Kretschmanns Kritik richtet sich gegen Artikel 16 des Reichskonkordates, demzufolge katholische Bischöfe vor Übernahme ihres Amtes einen Treueeid:

„Vor Gott und auf die Heiligen Evangelien schwöre und verspreche ich, so wie es einem Bischof geziemt, dem Deutschen Reich und dem Lande… Treue. Ich schwöre und verspreche, die verfassungsmäßig gebildete Regierung zu achten und von meinem Klerus achten zu lassen. In der pflichtmäßigen Sorge um das Wohl und das Interesse des deutschen Staatswesens werde ich in Ausübung des mir übertragenen geistlichen Amtes jeden Schaden zu verhüten trachten, der es bedrohen könnte.“

zu leisten haben. Die im Reichskonkordat getroffene Regelung löse bei ihm ein «flaues Gefühl der NS-Zeit aus», betonte der Ministerpräsident und wies auf die Ungleichbehandlung zwischen katholischen Bischöfen und evangelischen Amtsträgern hin. Letzteres ist ein Vergleich der erhbelich hinkt, da die evangelischen Kirchen als Landeskirchen ohnehin viel enger mit dem Staat verflochten sind und zumindest früher dem Landesherrn unterstellt waren.

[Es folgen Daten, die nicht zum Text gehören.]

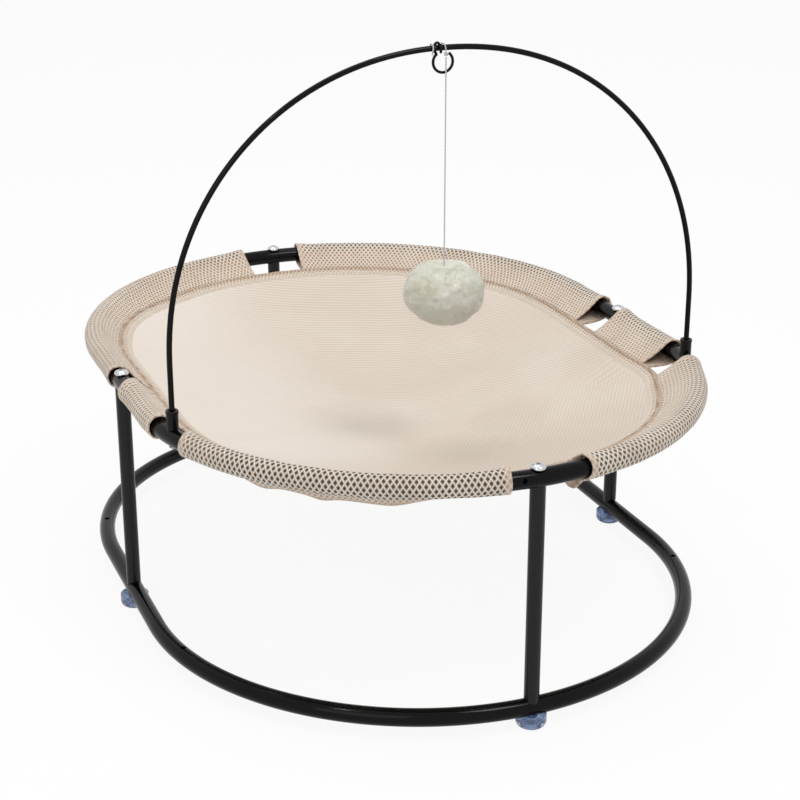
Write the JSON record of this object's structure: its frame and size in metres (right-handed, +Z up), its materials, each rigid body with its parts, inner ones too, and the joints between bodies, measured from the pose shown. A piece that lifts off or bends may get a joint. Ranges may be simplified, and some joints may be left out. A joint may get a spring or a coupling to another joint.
{
  "type": "cat lounger",
  "caption": "Raised oval cat bed: a mesh sling on a screwed tube frame, with a lift-out wire arch that holds a pompom on a string.",
  "frame": {"origin": "on the floor, under the middle of the bed", "axes": "+Z up, +Y along the bed from its front leg to its back leg, +X from its left leg to its right leg"},
  "size_m": [0.547, 0.7156, 0.5513],
  "materials": {
    "black_paint": "gloss black powder coat",
    "black_plastic": "satin black moulding",
    "plain_steel": "plain turned steel",
    "chrome_plate": "bright plated screws",
    "blue_clear": "clear blue-grey soft plastic",
    "beige_mesh": "beige open mesh with round holes",
    "cream_mesh": "fine cream mesh",
    "white_string": "thin white string",
    "cream_plush": "short cream pile"
  },
  "bodies": {
    "frame": {"upper_tube_right": "black_paint", "upper_tube_left": "black_paint", "base_tube_right": "black_paint", "base_tube_left": "black_paint", "leg_front": "black_paint", "top_plug_front": "plain_steel", "low_plug_front": "plain_steel", "top_screw_front": "chrome_plate", "foot_screw_front": "chrome_plate", "foot_front": "blue_clear", "leg_right": "black_paint", "top_plug_right": "plain_steel", "low_plug_right": "plain_steel", "top_screw_right": "chrome_plate", "foot_screw_right": "chrome_plate", "foot_right": "blue_clear", "leg_back": "black_paint", "top_plug_back": "plain_steel", "low_plug_back": "plain_steel", "top_screw_back": "chrome_plate", "foot_screw_back": "chrome_plate", "foot_back": "blue_clear", "leg_left": "black_paint", "top_plug_left": "plain_steel", "low_plug_left": "plain_steel", "top_screw_left": "chrome_plate", "foot_screw_left": "chrome_plate", "foot_left": "blue_clear", "arch_socket_right": "black_plastic", "socket_screw_right": "plain_steel", "sleeve_right": "beige_mesh", "sleeve_front_right": "beige_mesh", "sleeve_back_right": "beige_mesh", "arch_socket_left": "black_plastic", "socket_screw_left": "plain_steel", "sleeve_left": "beige_mesh", "sleeve_front_left": "beige_mesh", "sleeve_back_left": "beige_mesh", "seat_border": "beige_mesh", "seat_panel": "cream_mesh"},
    "arch": {"arch_rod": "black_paint"},
    "hanger": {"toy_eye": "black_paint", "toy_hitch": "white_string"},
    "toy": {"toy_string": "white_string", "toy_pompom": "cream_plush"}
  },
  "joints": [
    {"name": "arch_lift", "type": "slide", "parent": "frame", "child": "arch", "axis": [0, 0, 1], "range_m": [0, 0.04]},
    {"name": "toy_swing_fore_aft", "type": "hinge", "parent": "arch", "child": "hanger", "pos_m": [-0.003, -0.149, 0.54589], "axis": [1, 0, 0], "range_deg": [-80, 80]},
    {"name": "toy_swing_sideways", "type": "hinge", "parent": "hanger", "child": "toy", "pos_m": [-0.0015, -0.1522, 0.54069], "axis": [0, 1, 0], "range_deg": [-50, 50]}
  ]
}
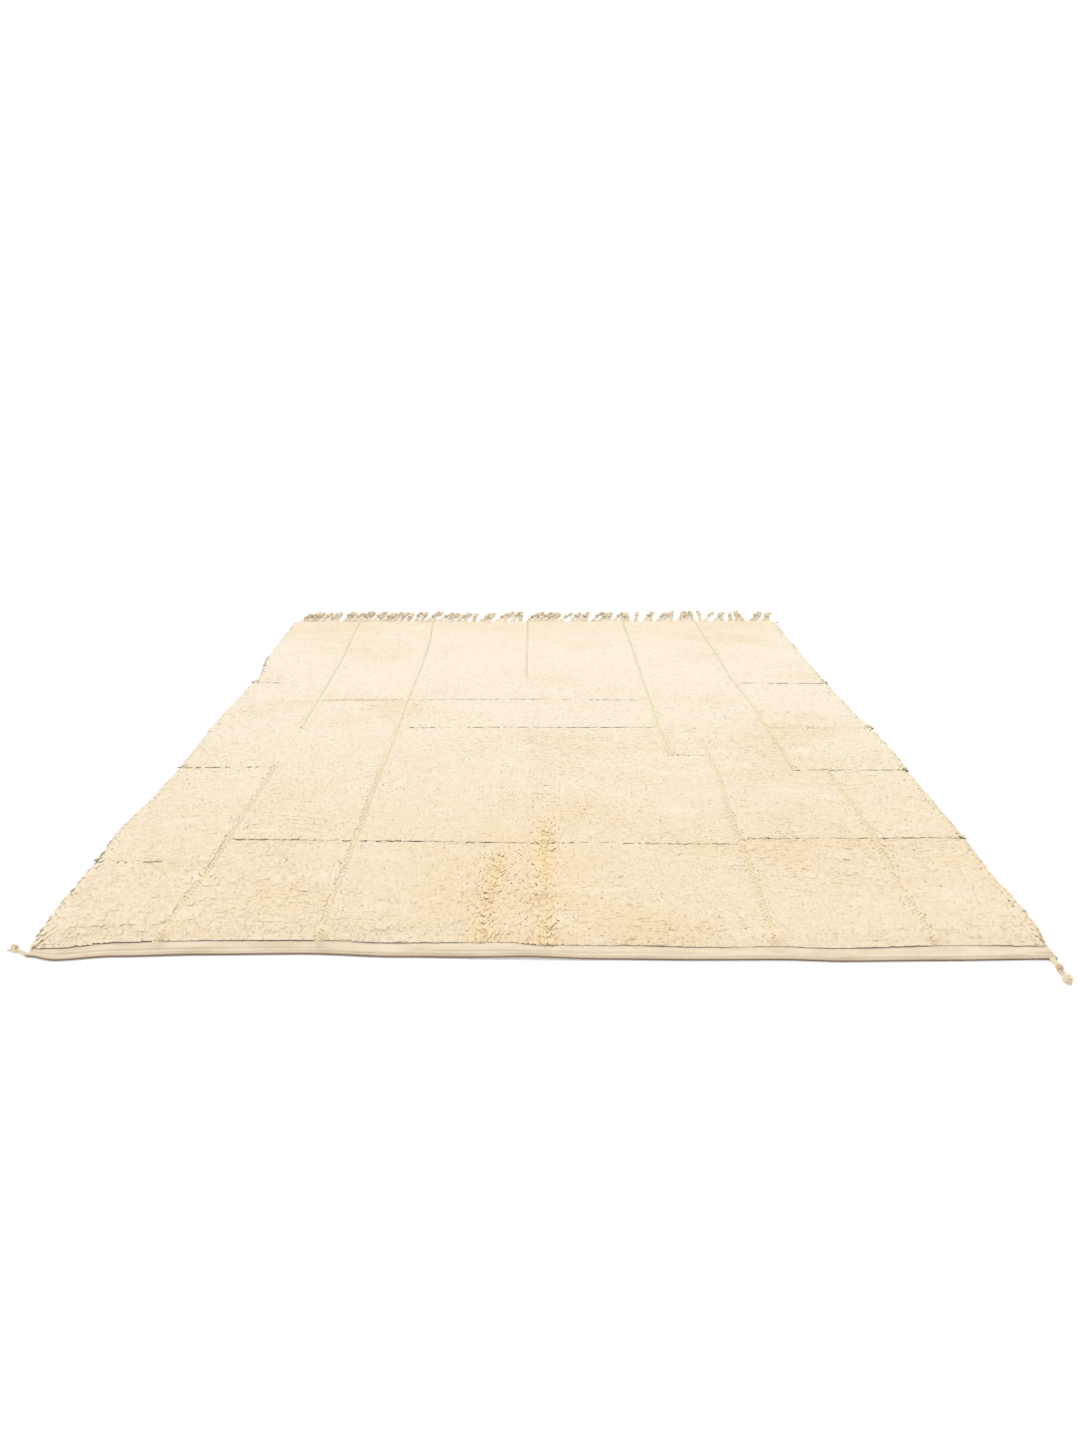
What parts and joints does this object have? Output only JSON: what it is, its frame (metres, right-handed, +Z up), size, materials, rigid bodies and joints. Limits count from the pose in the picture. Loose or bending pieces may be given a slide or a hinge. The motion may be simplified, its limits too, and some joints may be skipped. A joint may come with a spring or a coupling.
{
  "type": "beni ourain rug",
  "caption": "Thick cream wool pile rug with sunk straight lines, a flat-woven heading with an edge cord at one end and a knotted warp fringe at the other.",
  "frame": {"origin": "on the underside of the pile cloth, midway across the rug and midway between the heading's outer edge and the far end of the pile", "axes": "+Z up out of the pile, +Y along the rug from the heading towards the fringe, +X across it to the right as seen from the heading"},
  "size_m": [2.5881, 3.4408, 0.0275],
  "materials": {
    "pile_wool": "matt undyed cream wool, cut pile",
    "flat_wool": "matt undyed wool, flat weave with fine ribs",
    "warp_yarn": "matt plied yarn, knotted"
  },
  "bodies": {
    "root": {"pile_cloth": "pile_wool", "heading": "flat_wool", "edge_cord": "flat_wool", "fringe": "warp_yarn", "corner_tassel_right": "warp_yarn", "corner_tassel_left": "warp_yarn"}
  },
  "joints": []
}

Nichts desto Trotz ist die Konkordatsdiskussion jetzt eröffnet. Der Ministerpräsident von Baden- Württemberg hat angekündigt, über Sachverhalt der Eidesleistung mit den Bistümern Rotteburg- Stuttgart und Freiburg Gespräche zu führen. Da es sich um eine Vorschrift aus dem Reichskonkordat handelt, liegen die Zuständigkeiten bei der Nuntiatur und der Bundesregierung. Es bleibt abzuwarten, ob man den Ball dort aufnehmen und spielen wird, der als Flanke aus dem Südwesten kommt.

Vollstellbar ist durchaus, daß auch der Vatikan einige Vorstellungen mit in Vorüberlegungen und Verhandlungen einbringen dürfte. Nicht erst seit gestern ist die Politische Klausel dem Vatikan ein Dorn im Auge. Staatlich finanzierter Religionsunterricht könnte von weltlicher Seite ins Verhandlungskörbchen geworfen werden. Eine Ablösung der Staatsleistungen wäre ebenfalls auf der Agenda der Kirche. Wer sich die Konkordate anschaut, wird sowohl auf staatlicher als auch auf kirchlicher Seite einiges finden, was nicht mehr wirklich zeitgemäß erscheint. Es bleibt spannend, ob Kretschmanns Worte nun allgemein als Sonntagsrede oder als handfeste Handlungsaufforderung verstanden werden.